■ WHAT NEEDS TO BE DONE
Output the entries verbatim, including every line.

■ EXERCISE INPUT
□ □ □ □

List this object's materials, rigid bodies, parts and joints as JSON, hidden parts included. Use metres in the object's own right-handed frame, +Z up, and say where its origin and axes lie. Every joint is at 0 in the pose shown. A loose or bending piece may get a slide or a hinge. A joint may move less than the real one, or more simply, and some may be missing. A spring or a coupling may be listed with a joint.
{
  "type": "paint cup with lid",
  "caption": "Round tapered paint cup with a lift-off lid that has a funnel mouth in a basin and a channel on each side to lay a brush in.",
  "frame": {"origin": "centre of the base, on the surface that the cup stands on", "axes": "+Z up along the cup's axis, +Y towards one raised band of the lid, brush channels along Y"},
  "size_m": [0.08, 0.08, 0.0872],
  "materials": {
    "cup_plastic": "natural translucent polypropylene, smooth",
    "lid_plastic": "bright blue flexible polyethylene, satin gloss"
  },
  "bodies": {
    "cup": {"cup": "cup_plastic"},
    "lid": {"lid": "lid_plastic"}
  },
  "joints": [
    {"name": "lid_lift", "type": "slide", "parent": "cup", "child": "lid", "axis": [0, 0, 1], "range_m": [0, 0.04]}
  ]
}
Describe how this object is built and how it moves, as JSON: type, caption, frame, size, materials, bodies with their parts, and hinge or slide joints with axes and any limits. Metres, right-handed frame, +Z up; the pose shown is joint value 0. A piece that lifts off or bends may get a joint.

□ □ □ □

■ EXERCISE ANSWER
List this object's materials, rigid bodies, parts and joints as JSON, hidden parts included. Use metres in the object's own right-handed frame, +Z up, and say where its origin and axes lie. Every joint is at 0 in the pose shown. A loose or bending piece may get a slide or a hinge. A joint may move less than the real one, or more simply, and some may be missing. A spring or a coupling may be listed with a joint.
{
  "type": "paint cup with lid",
  "caption": "Round tapered paint cup with a lift-off lid that has a funnel mouth in a basin and a channel on each side to lay a brush in.",
  "frame": {"origin": "centre of the base, on the surface that the cup stands on", "axes": "+Z up along the cup's axis, +Y towards one raised band of the lid, brush channels along Y"},
  "size_m": [0.08, 0.08, 0.0872],
  "materials": {
    "cup_plastic": "natural translucent polypropylene, smooth",
    "lid_plastic": "bright blue flexible polyethylene, satin gloss"
  },
  "bodies": {
    "cup": {"cup": "cup_plastic"},
    "lid": {"lid": "lid_plastic"}
  },
  "joints": [
    {"name": "lid_lift", "type": "slide", "parent": "cup", "child": "lid", "axis": [0, 0, 1], "range_m": [0, 0.04]}
  ]
}
Describe how this object is built and how it moves, as JSON: type, caption, frame, size, materials, bodies with their parts, and hinge or slide joints with axes and any limits. Metres, right-handed frame, +Z up; the pose shown is joint value 0. A piece that lifts off or bends may get a joint.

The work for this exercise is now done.